About half the leaves had fallen from of this tree, leaving the remaining half dry and withered. They too will soon fall. I see the tree and think of how just a few months ago it was full, bright, and green. This tree looked how I felt. But then another thought occurred to me… in time, Spring will come. This tree will be restored to its glory and beauty. Soon, the tree will be dead, but not long after it will be resurrected. The seasons change.

The depression is here for now, but it won’t be here forever. It seems as if depression will always come, but it always manages to go, too. And like it or not, that’s the cycle. That’s the divine system. Some people may experience one season longer than the others, but in this life, we all enter into some sort of death, and we all receive resurrection.

In John 15, Jesus tells his disciples they are intimately connected to him, like branches to a vine, but he also said they needed to be pruned. Pruning means cutting, reshaping, and removing what diminishes vitality. When we look at a Vineyard after it’s been pruned we can hardly believe it will ever bear fruit. Yet, when the harvest comes, we realize that all that pruning allowed the vines to concentrate their energy and produce more grapes. I don’t think God causes my depression. I don’t think God dreamed of me having a wounded brain. I sincerely believe that is a result of the curse on creation until Jesus comes back to right all wrongs. But, the redemptive purposes of my Creator see to it that while I’m in the shadowlands he prunes me.

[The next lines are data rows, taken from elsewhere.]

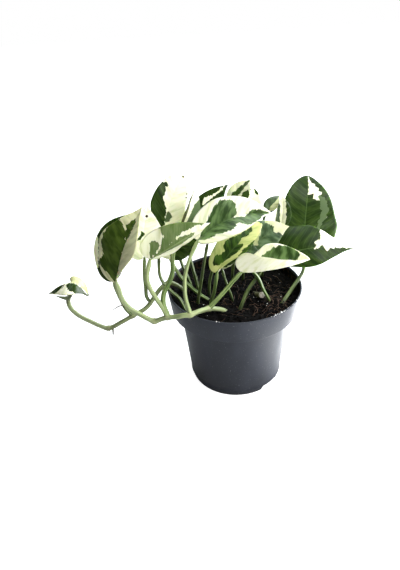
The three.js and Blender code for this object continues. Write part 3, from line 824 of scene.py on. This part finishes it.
# The nodes of a material or of the world, added one after another
class Look:
    def __init__(self, owner, shader="Principled BSDF"):
        owner.use_nodes = True
        self.owner = owner
        self.tree = owner.node_tree
        self.shader = self.tree.nodes[shader]

    def put(self, socket, value):
        if isinstance(value, bpy.types.NodeSocket):
            self.tree.links.new(value, socket)
        elif socket.type == "RGBA":
            socket.default_value = (*value, 1)
        else:
            socket.default_value = value

    # A new node's outputs. An input is named, with _ for a space, or numbered after an i.
    def node(self, kind, settings=None, **inputs):
        node = self.tree.nodes.new("ShaderNode" + kind)
        for key, value in (settings or {}).items():
            setattr(node, key, value)
        for key, value in inputs.items():
            place = int(key[1:]) if key[1:].isdigit() else key.replace("_", " ")
            self.put(node.inputs[place], value)
        return node.outputs

    def calc(self, operation, a, b=0.0):
        return self.node("Math", dict(operation=operation), i0=a, i1=b)[0]

    def plus(self, a, b):
        return self.calc("ADD", a, b)

    def minus(self, a, b):
        return self.calc("SUBTRACT", a, b)

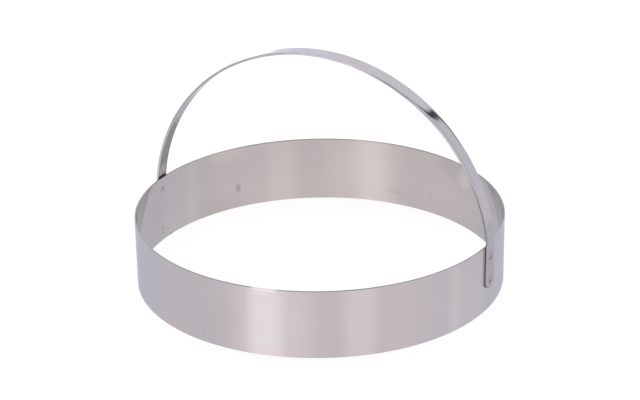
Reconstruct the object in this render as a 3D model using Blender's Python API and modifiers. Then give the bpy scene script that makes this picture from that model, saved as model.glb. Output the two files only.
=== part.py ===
# Round dough cutter: a rolled steel band that cuts the disc, and a flat strap handle
# that arches over it and is riveted to the outside of the band.
# Metres, +Z up. The origin is the centre of the band's lower, cutting edge.
# The handle stands over the X axis, with its feet at +X (right) and -X (left).

import math

import bmesh
import bpy

# Band
BAND_DIAMETER = 0.240
BAND_HEIGHT = 0.045
BAND_WALL = 0.001
BAND_EDGE_ROUND = 0.00015
BAND_STEPS = 180

# Handle strap
STRAP_WIDTH = 0.010
STRAP_THICKNESS = 0.0015
STRAP_EDGE_ROUND = 0.0003
HANDLE_RISE = 0.107  # top of the arch above the band's rim
ARCH_CENTRE_DROP = 0.0105  # centre of the arch's ellipse below the rim
ARCH_STEPS = 96
HANDLE_LEAN = math.radians(2.0)  # the strap above the rim leans towards +Y
LEAN_RUN_IN = 0.006  # way over which the lean and the skew set in, so that the strap has no kink
RIGHT_FOOT_END = 0.0155  # height of each foot's end above the cutting edge
LEFT_FOOT_END = 0.002
LEFT_FOOT_SKEW = math.radians(4.0)  # below the rim the left foot runs aside, towards -Y
FOOT_STEPS = 6  # pieces of the left foot, which follows its skew
FOOT_CORNER_RADIUS = 0.004
FOOT_CORNER_STEPS = 8

# Rivets, turned about their own Z axis, which points out of the band.
# Their heads are sunk in recesses in the strap, nearly flush with it.
RIVET_SHANK_DIAMETER = 0.003
RIVET_HEAD_DIAMETER = 0.0046
RIVET_HEAD_CROWN = 0.0003  # rise of the domed top over the head's own edge
RIVET_HEAD_PROUD = 0.00025  # top of the dome above the strap's outer face
RECESS_DEPTH = 0.0006
RIVET_TAIL_DIAMETER = 0.004
RIVET_TAIL_HEIGHT = 0.0004
RIGHT_RIVET_RISE = 0.0064  # from a foot's end up to its lower rivet
LEFT_RIVET_RISE = 0.0056
RIGHT_RIVET_DROP = 0.0068  # from the band's rim down to a foot's upper rivet
LEFT_RIVET_DROP = 0.0086
RIGHT_RIVET_ASIDE = -0.0014  # from a foot's middle line to its rivets, along Y
LEFT_RIVET_ASIDE = -0.0022
RIVET_STEPS = 32
CROWN_STEPS = 5

# Fits
STRAP_GAP = 0.0003  # between the band and the strap, at the strap's middle
RIVET_GAP = 0.0002  # round a shank and under a head
TAIL_GAP = 0.0003  # under a tail, where the band's wall curves towards it
RECESS_GAP = 0.0003  # round a head
CUTTER_OVERRUN = 0.002

EDGE_ROUND_SEGMENTS = 2
MERGE_DISTANCE = 0.00001
SHARP_ANGLE = math.radians(40)

BAND_RADIUS = BAND_DIAMETER / 2
STRAP_INNER_REACH = BAND_RADIUS + STRAP_GAP
STRAP_OUTER_REACH = STRAP_INNER_REACH + STRAP_THICKNESS


def clear_scene():
    for obj in list(bpy.data.objects):
        bpy.data.objects.remove(obj, do_unlink=True)


def new_collection(name):
    collection = bpy.data.collections.new(name)
    bpy.context.scene.collection.children.link(collection)
    return collection


def steel(name, colour, roughness):
    material = bpy.data.materials.new(name)
    material.use_nodes = True
    shader = material.node_tree.nodes["Principled BSDF"]
    shader.inputs["Base Color"].default_value = (*colour, 1.0)
    shader.inputs["Metallic"].default_value = 1.0
    shader.inputs["Roughness"].default_value = roughness
    return material


def object_from(name, bm, collection, material=None):
    mesh = bpy.data.meshes.new(name)
    bm.to_mesh(mesh)
    bm.free()
    mesh.shade_smooth()
    mesh.set_sharp_from_angle(angle=SHARP_ANGLE)
    obj = bpy.data.objects.new(name, mesh)
    collection.objects.link(obj)
    if material:
        obj.data.materials.append(material)
    return obj


def turned(name, profile, steps, closed, collection, material):
    """A profile of (radius, height) points, turned once about Z."""
    bm = bmesh.new()
    points = [bm.verts.new((radius, 0.0, height)) for radius, height in profile]
    for first, second in zip(points, points[1:]):
        bm.edges.new((first, second))
    if closed:
        bm.edges.new((points[-1], points[0]))
    obj = object_from(name, bm, collection, material)
    screw = obj.modifiers.new("Turn", "SCREW")
    screw.axis = "Z"
    screw.angle = 2 * math.pi
    screw.steps = steps
    screw.render_steps = steps
    screw.use_merge_vertices = True
    screw.merge_threshold = MERGE_DISTANCE
    screw.use_smooth_shade = True
    return obj


def round_edges(obj, width):
    bevel = obj.modifiers.new("Edge rounding", "BEVEL")
    bevel.width = width
    bevel.segments = EDGE_ROUND_SEGMENTS
    bevel.limit_method = "ANGLE"
    bevel.angle_limit = SHARP_ANGLE


def drill(obj, cutter):
    cut = obj.modifiers.new("Hole for " + cutter.name, "BOOLEAN")
    cut.operation = "DIFFERENCE"
    cut.solver = "EXACT"
    cut.object = cutter


def make_band(collection):
    inner = BAND_RADIUS - BAND_WALL
    profile = [
        (BAND_RADIUS, BAND_HEIGHT),
        (BAND_RADIUS, 0.0),
        (inner, 0.0),
        (inner, BAND_HEIGHT),
    ]
    band_steel = steel("band_steel", (0.58, 0.55, 0.54), 0.34)
    band = turned("cutter_band", profile, BAND_STEPS, True, collection, band_steel)
    round_edges(band, BAND_EDGE_ROUND)
    return band


def strap_path():
    """(x, z) points along the strap's outer face, from the right foot's end to the left one's.
    The feet stand straight up to the rim and the part of the ellipse above the rim joins them."""
    centre = BAND_HEIGHT - ARCH_CENTRE_DROP
    rise = HANDLE_RISE + ARCH_CENTRE_DROP
    first_turn = math.asin(ARCH_CENTRE_DROP / rise)
    half_span = STRAP_OUTER_REACH / math.cos(first_turn)
    points = [(STRAP_OUTER_REACH, RIGHT_FOOT_END)]
    for step in range(ARCH_STEPS + 1):
        turn = first_turn + (math.pi - 2 * first_turn) * step / ARCH_STEPS
        x = half_span * math.cos(turn)
        z = centre + rise * math.sin(turn)
        points.append((x, z))
    for step in range(1, FOOT_STEPS + 1):
        share = step / FOOT_STEPS
        height = BAND_HEIGHT + (LEFT_FOOT_END - BAND_HEIGHT) * share
        points.append((-STRAP_OUTER_REACH, height))
    return points


def run_aside(slant, way):
    """How far a line has gone aside after this way, when its slant sets in gently."""
    return math.tan(slant) * way * way / (way + LEAN_RUN_IN)


def strap_middle(side, height):
    """Where the strap's middle line lies along Y, on this side (+1 right, -1 left)."""
    if height > BAND_HEIGHT:
        return run_aside(HANDLE_LEAN, height - BAND_HEIGHT)
    if side < 0:
        return -run_aside(LEFT_FOOT_SKEW, BAND_HEIGHT - height)
    return 0.0


def make_strap(collection):
    """An open ribbon along the arch, rounded at its four corners, then thickened inwards."""
    bm = bmesh.new()
    front = [bm.verts.new((x, -STRAP_WIDTH / 2, z)) for x, z in strap_path()]
    edges = [bm.edges.new(pair) for pair in zip(front, front[1:])]
    swept = bmesh.ops.extrude_edge_only(bm, edges=edges)["geom"]
    back = [item for item in swept if isinstance(item, bmesh.types.BMVert)]
    bmesh.ops.translate(bm, verts=back, vec=(0.0, STRAP_WIDTH, 0.0))
    corners = [vert for vert in bm.verts if len(vert.link_edges) == 2]
    bmesh.ops.bevel(
        bm,
        geom=corners,
        offset=FOOT_CORNER_RADIUS,
        offset_type="OFFSET",
        segments=FOOT_CORNER_STEPS,
        profile=0.5,
        affect="VERTICES",
        material=-1,
    )
    for vert in bm.verts:
        vert.co.y += strap_middle(vert.co.x, vert.co.z)
    bmesh.ops.recalc_face_normals(bm, faces=bm.faces)
    bm.faces.ensure_lookup_table()
    top = max(bm.faces, key=lambda face: face.calc_center_median().z)
    if top.normal.z < 0:
        bmesh.ops.reverse_faces(bm, faces=bm.faces)
    strap_steel = steel("strap_steel", (0.60, 0.59, 0.62), 0.22)
    strap = object_from("handle_strap", bm, collection, strap_steel)
    wall = strap.modifiers.new("Strap thickness", "SOLIDIFY")
    wall.thickness = STRAP_THICKNESS
    wall.offset = -1.0
    wall.use_even_offset = True
    round_edges(strap, STRAP_EDGE_ROUND)
    return strap


def rivet_profile():
    """(radius, height) from the crown of the head down to the middle of the tail.
    Height 0 is the strap's outer face."""
    grip = STRAP_THICKNESS + STRAP_GAP + BAND_WALL
    head_radius = RIVET_HEAD_DIAMETER / 2
    tail_radius = RIVET_TAIL_DIAMETER / 2
    shank_radius = RIVET_SHANK_DIAMETER / 2
    profile = []
    for step in range(CROWN_STEPS + 1):
        share = step / CROWN_STEPS
        height = RIVET_HEAD_PROUD - RIVET_HEAD_CROWN * share * share
        profile.append((head_radius * share, height))
    profile.append((head_radius, RIVET_GAP - RECESS_DEPTH))
    profile.append((shank_radius, RIVET_GAP - RECESS_DEPTH))
    profile.append((shank_radius, -grip - TAIL_GAP))
    for step in range(CROWN_STEPS + 1):
        turn = math.pi / 2 * (1 - step / CROWN_STEPS)
        height = -grip - TAIL_GAP - RIVET_TAIL_HEIGHT * math.cos(turn)
        profile.append((tail_radius * math.sin(turn), height))
    return profile


def rivet_places():
    """Name, side (+1 right, -1 left), place along Y and height of each rivet."""
    heights = {
        "right_upper_rivet": BAND_HEIGHT - RIGHT_RIVET_DROP,
        "right_lower_rivet": RIGHT_FOOT_END + RIGHT_RIVET_RISE,
        "left_upper_rivet": BAND_HEIGHT - LEFT_RIVET_DROP,
        "left_lower_rivet": LEFT_FOOT_END + LEFT_RIVET_RISE,
    }
    places = []
    for name, height in heights.items():
        side, aside = (1, RIGHT_RIVET_ASIDE) if name.startswith("right") else (-1, LEFT_RIVET_ASIDE)
        places.append((name, side, strap_middle(side, height) + aside, height))
    return places


def make_rivet(name, side, along, height, collection, material):
    rivet = turned(name, rivet_profile(), RIVET_STEPS, False, collection, material)
    rivet.location = (side * STRAP_OUTER_REACH, along, height)
    rivet.rotation_euler = (0.0, side * math.pi / 2, 0.0)


def make_cutter(name, side, along, height, radius, inner_reach, collection):
    """A cylinder along X from inner_reach out past the strap's outer face."""
    outer_reach = STRAP_OUTER_REACH + CUTTER_OVERRUN
    bm = bmesh.new()
    bmesh.ops.create_cone(
        bm,
        cap_ends=True,
        segments=RIVET_STEPS,
        radius1=radius,
        radius2=radius,
        depth=outer_reach - inner_reach,
    )
    cutter = object_from(name, bm, collection)
    cutter.location = (side * (inner_reach + outer_reach) / 2, along, height)
    cutter.rotation_euler = (0.0, math.pi / 2, 0.0)
    cutter.display_type = "WIRE"
    cutter.hide_render = True
    return cutter


def make_hole_cutter(name, side, along, height, collection):
    """Passes a shank through the strap and the band's wall."""
    radius = RIVET_SHANK_DIAMETER / 2 + RIVET_GAP
    inner_reach = BAND_RADIUS - BAND_WALL - CUTTER_OVERRUN
    return make_cutter(name + "_hole", side, along, height, radius, inner_reach, collection)


def make_recess_cutter(name, side, along, height, collection):
    """Sinks a head into the strap."""
    radius = RIVET_HEAD_DIAMETER / 2 + RECESS_GAP
    inner_reach = STRAP_OUTER_REACH - RECESS_DEPTH
    return make_cutter(name + "_recess", side, along, height, radius, inner_reach, collection)


def build():
    clear_scene()
    parts = new_collection("round_dough_cutter")
    cutters = new_collection("hole_cutters")
    band = make_band(parts)
    strap = make_strap(parts)
    for name, side, along, height in rivet_places():
        rivet_steel = steel(name + "_steel", (0.55, 0.54, 0.56), 0.30)
        make_rivet(name, side, along, height, parts, rivet_steel)
        hole = make_hole_cutter(name, side, along, height, cutters)
        drill(band, hole)
        drill(strap, hole)
        drill(strap, make_recess_cutter(name, side, along, height, cutters))


build()
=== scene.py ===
# Looks of the round dough cutter: a thin band of sheet steel and a strap handle riveted over it.
# Metres, +Z up. The band stands on z = 0, and the strap's feet are at +X and -X.
# Angles round the band are counted from +X, the right foot, towards +Y, the back.

import math

import bmesh
import bpy
from mathutils import Matrix, Vector


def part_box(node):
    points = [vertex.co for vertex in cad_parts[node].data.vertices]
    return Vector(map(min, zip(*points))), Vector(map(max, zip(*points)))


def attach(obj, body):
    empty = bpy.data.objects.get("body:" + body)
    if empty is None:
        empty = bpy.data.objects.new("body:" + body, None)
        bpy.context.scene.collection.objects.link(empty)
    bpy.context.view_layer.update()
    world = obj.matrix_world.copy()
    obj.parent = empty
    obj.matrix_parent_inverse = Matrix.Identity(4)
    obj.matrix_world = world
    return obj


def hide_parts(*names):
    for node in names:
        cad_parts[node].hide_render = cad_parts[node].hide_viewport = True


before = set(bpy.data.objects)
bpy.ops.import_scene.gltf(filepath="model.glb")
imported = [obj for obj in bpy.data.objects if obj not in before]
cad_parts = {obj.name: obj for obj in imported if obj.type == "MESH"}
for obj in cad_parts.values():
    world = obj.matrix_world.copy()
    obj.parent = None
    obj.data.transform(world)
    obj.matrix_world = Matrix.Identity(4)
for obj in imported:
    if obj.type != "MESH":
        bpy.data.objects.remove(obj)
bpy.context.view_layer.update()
print("frame:", ", ".join(sorted(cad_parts)))

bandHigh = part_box("cutter_band")[1]
strapLow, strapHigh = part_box("handle_strap")
bandRadius = bandHigh.x
rimHeight = bandHigh.z
strapReach = strapHigh.x  # from the band's axis to the strap's outer face, at the feet

mergeDistance = 0.000001
cornerTurn = 1.2  # radians; an edge whose faces turn by more is a corner, and is rounded


# Shader maths: a Signal is one socket, and arithmetic on it adds Math nodes

class Signal:
    def __init__(self, tree, socket):
        self.tree = tree
        self.socket = socket

    def node(self, kind, settings=None, inputs=None, output=0):
        made = self.tree.nodes.new(kind)
        for name, value in (settings or {}).items():
            setattr(made, name, value)
        for name, value in (inputs or {}).items():
            if isinstance(value, Signal):
                self.tree.links.new(value.socket, made.inputs[name])
            else:
                made.inputs[name].default_value = value
        return Signal(self.tree, made.outputs[output])

    def math(self, operation, *values):
        return self.node("ShaderNodeMath", {"operation": operation}, dict(enumerate(values)))

    def vectorMath(self, operation, *values, output=0):
        return self.node("ShaderNodeVectorMath", {"operation": operation}, dict(enumerate(values)), output)

    def __add__(self, other):
        return self.math("ADD", self, other)

    def __sub__(self, other):
        return self.math("SUBTRACT", self, other)

    def __mul__(self, other):
        return self.math("MULTIPLY", self, other)

    def __truediv__(self, other):
        return self.math("DIVIDE", self, other)

    def __rsub__(self, other):
        return self.math("SUBTRACT", other, self)

    def __rtruediv__(self, other):
        return self.math("DIVIDE", other, self)

    __radd__ = __add__
    __rmul__ = __mul__


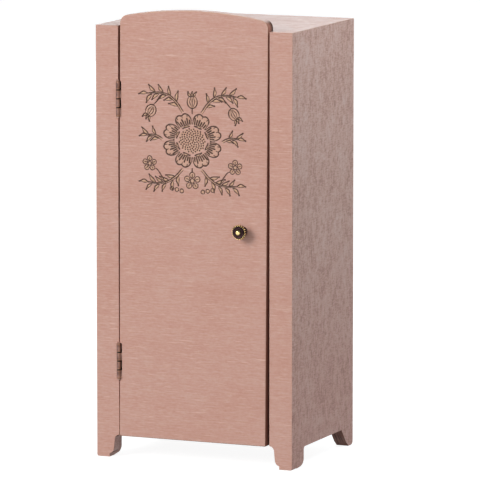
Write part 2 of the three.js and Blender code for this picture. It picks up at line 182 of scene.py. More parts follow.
def view_back(azimuth, elevation):
    """The direction from the aim to a camera that looks along that azimuth and elevation."""
    a, e = math.radians(azimuth), math.radians(elevation)
    return Vector((math.sin(a) * math.cos(e), -math.cos(a) * math.cos(e), math.sin(e)))


def add_camera():
    data = bpy.data.cameras.new("camera")
    data.lens = VIEW["lens"]
    data.sensor_width = VIEW["sensor"]
    data.clip_end = 20
    camera = bpy.data.objects.new("camera", data)
    aim = Vector((CABINET_MIDDLE.x + AIM_RIGHT, CABINET_MIDDLE.y, AIM_HEIGHT))
    back = view_back(VIEW["azimuth"], VIEW["elevation"])
    camera.location = aim + back * VIEW["distance"]
    camera.rotation_euler = back.to_track_quat("Z", "Y").to_euler()
    bpy.context.scene.collection.objects.link(camera)
    bpy.context.scene.camera = camera


def add_softbox(name, azimuth, elevation, distance, size, watts, colour):
    """A square area light that shines on the wardrobe's middle from that direction."""
    data = bpy.data.lights.new(name, "AREA")
    data.shape = "SQUARE"
    data.size = size
    data.energy = watts
    data.color = colour
    light = bpy.data.objects.new(name, data)
    back = view_back(azimuth, elevation)
    light.location = CABINET_MIDDLE + back * distance
    light.rotation_euler = back.to_track_quat("Z", "Y").to_euler()
    bpy.context.scene.collection.objects.link(light)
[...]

So, I take a deep breath. I dry my eyes. I look at the tree, and rather than seeing a dying plant, I behold a thing of beauty. It is withering, yet still the seasons change. This allows me to see myself as a thing of beauty. My depression is a liar, always telling me things will never change, but Spirit continues to whisper mercy to my soul. She guides me, heals me, and prunes me. Spirit tells me “This is not the end, and there’s still time to be surprised.”